**Work to complete:** Reproduce the listing verbatim.

## begin

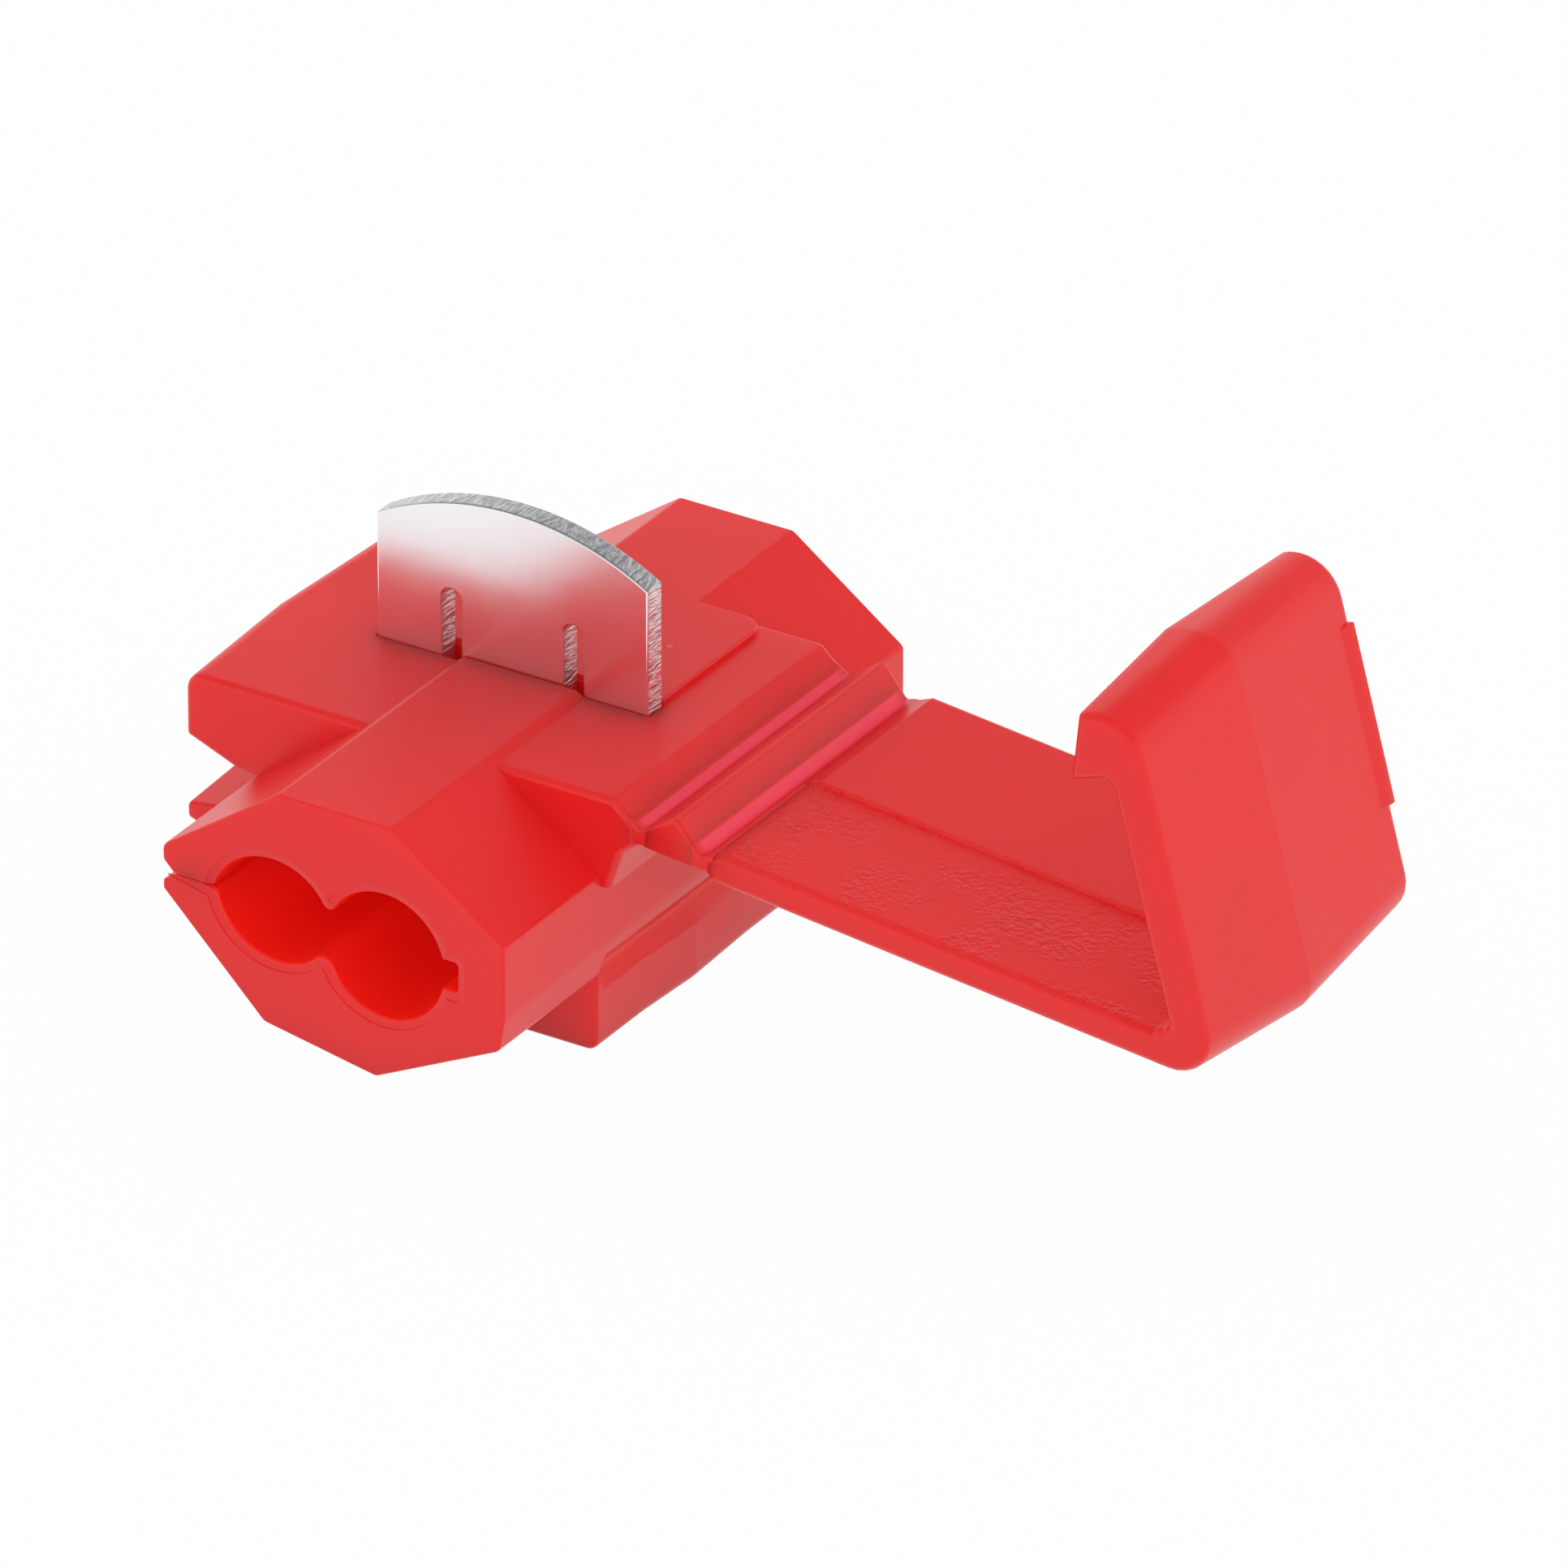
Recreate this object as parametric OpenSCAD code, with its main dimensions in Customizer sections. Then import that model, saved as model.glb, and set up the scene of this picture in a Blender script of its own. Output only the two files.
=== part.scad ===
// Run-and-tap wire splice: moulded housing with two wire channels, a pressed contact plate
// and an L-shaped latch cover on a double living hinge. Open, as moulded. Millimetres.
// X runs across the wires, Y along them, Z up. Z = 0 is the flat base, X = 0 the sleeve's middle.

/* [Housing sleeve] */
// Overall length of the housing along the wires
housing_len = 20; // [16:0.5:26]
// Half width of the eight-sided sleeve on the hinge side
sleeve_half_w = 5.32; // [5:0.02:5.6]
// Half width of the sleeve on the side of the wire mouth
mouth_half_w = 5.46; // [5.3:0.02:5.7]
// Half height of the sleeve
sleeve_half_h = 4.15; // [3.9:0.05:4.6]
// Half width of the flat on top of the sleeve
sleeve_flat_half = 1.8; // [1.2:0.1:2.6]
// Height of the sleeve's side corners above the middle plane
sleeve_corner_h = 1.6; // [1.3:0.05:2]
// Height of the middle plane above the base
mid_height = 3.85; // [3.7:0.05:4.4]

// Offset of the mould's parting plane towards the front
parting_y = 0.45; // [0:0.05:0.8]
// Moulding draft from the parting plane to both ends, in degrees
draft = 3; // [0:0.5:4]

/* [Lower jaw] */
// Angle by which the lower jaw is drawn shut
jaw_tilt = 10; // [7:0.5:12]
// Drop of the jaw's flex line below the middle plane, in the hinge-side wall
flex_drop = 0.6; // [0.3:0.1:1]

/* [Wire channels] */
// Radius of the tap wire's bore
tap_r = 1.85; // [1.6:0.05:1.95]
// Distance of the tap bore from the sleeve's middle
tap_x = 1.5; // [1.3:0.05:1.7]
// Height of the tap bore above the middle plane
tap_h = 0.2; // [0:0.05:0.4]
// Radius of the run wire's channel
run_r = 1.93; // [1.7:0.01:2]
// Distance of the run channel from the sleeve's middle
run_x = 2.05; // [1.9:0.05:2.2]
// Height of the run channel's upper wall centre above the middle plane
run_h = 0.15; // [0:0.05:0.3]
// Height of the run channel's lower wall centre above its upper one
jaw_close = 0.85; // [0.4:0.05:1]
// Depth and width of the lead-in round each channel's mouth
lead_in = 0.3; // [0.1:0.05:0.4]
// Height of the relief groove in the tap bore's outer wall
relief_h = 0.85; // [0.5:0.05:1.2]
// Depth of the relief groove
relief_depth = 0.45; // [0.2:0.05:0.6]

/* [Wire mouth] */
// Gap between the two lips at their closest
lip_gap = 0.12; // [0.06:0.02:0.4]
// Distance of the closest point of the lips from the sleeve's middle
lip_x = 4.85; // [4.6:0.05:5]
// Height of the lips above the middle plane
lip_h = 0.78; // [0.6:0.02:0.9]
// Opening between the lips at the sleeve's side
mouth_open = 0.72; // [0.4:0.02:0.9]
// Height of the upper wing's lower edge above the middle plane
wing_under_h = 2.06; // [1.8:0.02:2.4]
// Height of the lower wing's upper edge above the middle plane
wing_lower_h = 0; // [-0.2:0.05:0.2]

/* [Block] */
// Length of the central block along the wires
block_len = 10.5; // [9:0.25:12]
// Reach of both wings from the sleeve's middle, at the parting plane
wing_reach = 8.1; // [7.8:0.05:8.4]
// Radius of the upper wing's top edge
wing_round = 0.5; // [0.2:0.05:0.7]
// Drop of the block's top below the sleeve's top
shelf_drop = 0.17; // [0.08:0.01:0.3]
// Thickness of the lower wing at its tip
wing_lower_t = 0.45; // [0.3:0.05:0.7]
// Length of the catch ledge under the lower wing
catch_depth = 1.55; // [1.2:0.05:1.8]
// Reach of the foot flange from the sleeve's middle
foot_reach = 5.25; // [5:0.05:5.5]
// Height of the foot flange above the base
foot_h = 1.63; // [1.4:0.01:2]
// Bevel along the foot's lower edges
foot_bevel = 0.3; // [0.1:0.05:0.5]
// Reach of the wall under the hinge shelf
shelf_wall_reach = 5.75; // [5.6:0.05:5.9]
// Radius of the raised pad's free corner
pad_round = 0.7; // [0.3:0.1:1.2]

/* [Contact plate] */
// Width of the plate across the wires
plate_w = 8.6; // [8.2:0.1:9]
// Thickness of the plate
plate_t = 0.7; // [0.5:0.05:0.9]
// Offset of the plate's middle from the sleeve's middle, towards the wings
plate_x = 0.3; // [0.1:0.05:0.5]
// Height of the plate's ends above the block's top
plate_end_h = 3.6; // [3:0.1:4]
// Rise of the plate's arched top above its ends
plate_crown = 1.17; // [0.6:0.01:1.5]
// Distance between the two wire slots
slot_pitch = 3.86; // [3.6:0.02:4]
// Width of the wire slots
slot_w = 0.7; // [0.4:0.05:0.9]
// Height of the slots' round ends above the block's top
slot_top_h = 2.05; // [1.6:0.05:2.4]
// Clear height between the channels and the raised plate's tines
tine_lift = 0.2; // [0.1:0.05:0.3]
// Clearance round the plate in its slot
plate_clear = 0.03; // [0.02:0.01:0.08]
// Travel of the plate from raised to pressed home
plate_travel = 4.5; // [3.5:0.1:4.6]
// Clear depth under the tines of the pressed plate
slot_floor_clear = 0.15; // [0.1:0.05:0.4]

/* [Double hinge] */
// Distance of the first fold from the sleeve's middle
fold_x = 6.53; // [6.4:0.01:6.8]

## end

**Written solution:**
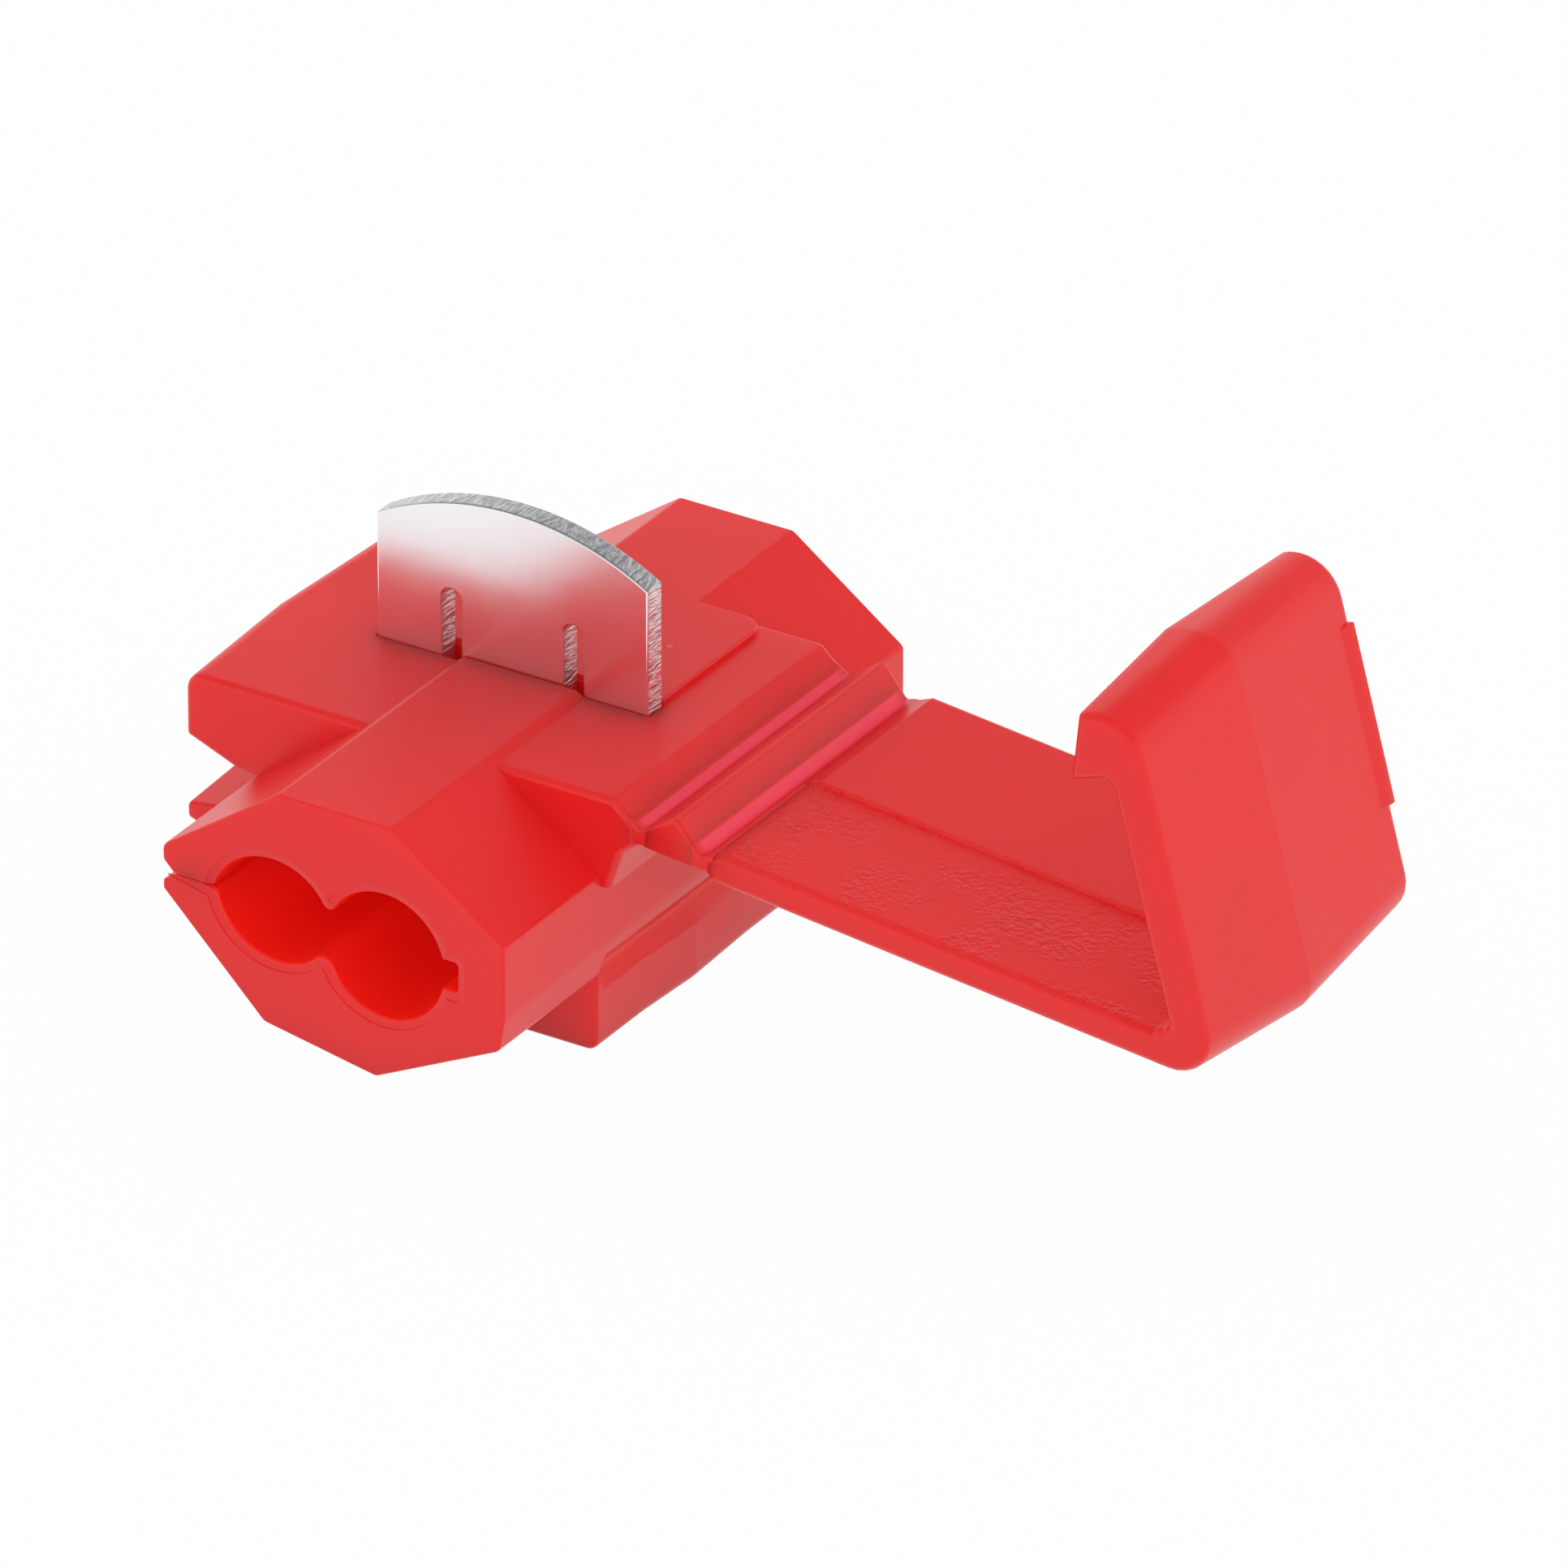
Recreate this object as parametric OpenSCAD code, with its main dimensions in Customizer sections. Then import that model, saved as model.glb, and set up the scene of this picture in a Blender script of its own. Output only the two files.
=== part.scad ===
// Run-and-tap wire splice: moulded housing with two wire channels, a pressed contact plate
// and an L-shaped latch cover on a double living hinge. Open, as moulded. Millimetres.
// X runs across the wires, Y along them, Z up. Z = 0 is the flat base, X = 0 the sleeve's middle.

/* [Housing sleeve] */
// Overall length of the housing along the wires
housing_len = 20; // [16:0.5:26]
// Half width of the eight-sided sleeve on the hinge side
sleeve_half_w = 5.32; // [5:0.02:5.6]
// Half width of the sleeve on the side of the wire mouth
mouth_half_w = 5.46; // [5.3:0.02:5.7]
// Half height of the sleeve
sleeve_half_h = 4.15; // [3.9:0.05:4.6]
// Half width of the flat on top of the sleeve
sleeve_flat_half = 1.8; // [1.2:0.1:2.6]
// Height of the sleeve's side corners above the middle plane
sleeve_corner_h = 1.6; // [1.3:0.05:2]
// Height of the middle plane above the base
mid_height = 3.85; // [3.7:0.05:4.4]

// Offset of the mould's parting plane towards the front
parting_y = 0.45; // [0:0.05:0.8]
// Moulding draft from the parting plane to both ends, in degrees
draft = 3; // [0:0.5:4]

/* [Lower jaw] */
// Angle by which the lower jaw is drawn shut
jaw_tilt = 10; // [7:0.5:12]
// Drop of the jaw's flex line below the middle plane, in the hinge-side wall
flex_drop = 0.6; // [0.3:0.1:1]

/* [Wire channels] */
// Radius of the tap wire's bore
tap_r = 1.85; // [1.6:0.05:1.95]
// Distance of the tap bore from the sleeve's middle
tap_x = 1.5; // [1.3:0.05:1.7]
// Height of the tap bore above the middle plane
tap_h = 0.2; // [0:0.05:0.4]
// Radius of the run wire's channel
run_r = 1.93; // [1.7:0.01:2]
// Distance of the run channel from the sleeve's middle
run_x = 2.05; // [1.9:0.05:2.2]
// Height of the run channel's upper wall centre above the middle plane
run_h = 0.15; // [0:0.05:0.3]
// Height of the run channel's lower wall centre above its upper one
jaw_close = 0.85; // [0.4:0.05:1]
// Depth and width of the lead-in round each channel's mouth
lead_in = 0.3; // [0.1:0.05:0.4]
// Height of the relief groove in the tap bore's outer wall
relief_h = 0.85; // [0.5:0.05:1.2]
// Depth of the relief groove
relief_depth = 0.45; // [0.2:0.05:0.6]

/* [Wire mouth] */
// Gap between the two lips at their closest
lip_gap = 0.12; // [0.06:0.02:0.4]
// Distance of the closest point of the lips from the sleeve's middle
lip_x = 4.85; // [4.6:0.05:5]
// Height of the lips above the middle plane
lip_h = 0.78; // [0.6:0.02:0.9]
// Opening between the lips at the sleeve's side
mouth_open = 0.72; // [0.4:0.02:0.9]
// Height of the upper wing's lower edge above the middle plane
wing_under_h = 2.06; // [1.8:0.02:2.4]
// Height of the lower wing's upper edge above the middle plane
wing_lower_h = 0; // [-0.2:0.05:0.2]

/* [Block] */
// Length of the central block along the wires
block_len = 10.5; // [9:0.25:12]
// Reach of both wings from the sleeve's middle, at the parting plane
wing_reach = 8.1; // [7.8:0.05:8.4]
// Radius of the upper wing's top edge
wing_round = 0.5; // [0.2:0.05:0.7]
// Drop of the block's top below the sleeve's top
shelf_drop = 0.17; // [0.08:0.01:0.3]
// Thickness of the lower wing at its tip
wing_lower_t = 0.45; // [0.3:0.05:0.7]
// Length of the catch ledge under the lower wing
catch_depth = 1.55; // [1.2:0.05:1.8]
// Reach of the foot flange from the sleeve's middle
foot_reach = 5.25; // [5:0.05:5.5]
// Height of the foot flange above the base
foot_h = 1.63; // [1.4:0.01:2]
// Bevel along the foot's lower edges
foot_bevel = 0.3; // [0.1:0.05:0.5]
// Reach of the wall under the hinge shelf
shelf_wall_reach = 5.75; // [5.6:0.05:5.9]
// Radius of the raised pad's free corner
pad_round = 0.7; // [0.3:0.1:1.2]

/* [Contact plate] */
// Width of the plate across the wires
plate_w = 8.6; // [8.2:0.1:9]
// Thickness of the plate
plate_t = 0.7; // [0.5:0.05:0.9]
// Offset of the plate's middle from the sleeve's middle, towards the wings
plate_x = 0.3; // [0.1:0.05:0.5]
// Height of the plate's ends above the block's top
plate_end_h = 3.6; // [3:0.1:4]
// Rise of the plate's arched top above its ends
plate_crown = 1.17; // [0.6:0.01:1.5]
// Distance between the two wire slots
slot_pitch = 3.86; // [3.6:0.02:4]
// Width of the wire slots
slot_w = 0.7; // [0.4:0.05:0.9]
// Height of the slots' round ends above the block's top
slot_top_h = 2.05; // [1.6:0.05:2.4]
// Clear height between the channels and the raised plate's tines
tine_lift = 0.2; // [0.1:0.05:0.3]
// Clearance round the plate in its slot
plate_clear = 0.03; // [0.02:0.01:0.08]
// Travel of the plate from raised to pressed home
plate_travel = 4.5; // [3.5:0.1:4.6]
// Clear depth under the tines of the pressed plate
slot_floor_clear = 0.15; // [0.1:0.05:0.4]

/* [Double hinge] */
// Distance of the first fold from the sleeve's middle
fold_x = 6.53; // [6.4:0.01:6.8]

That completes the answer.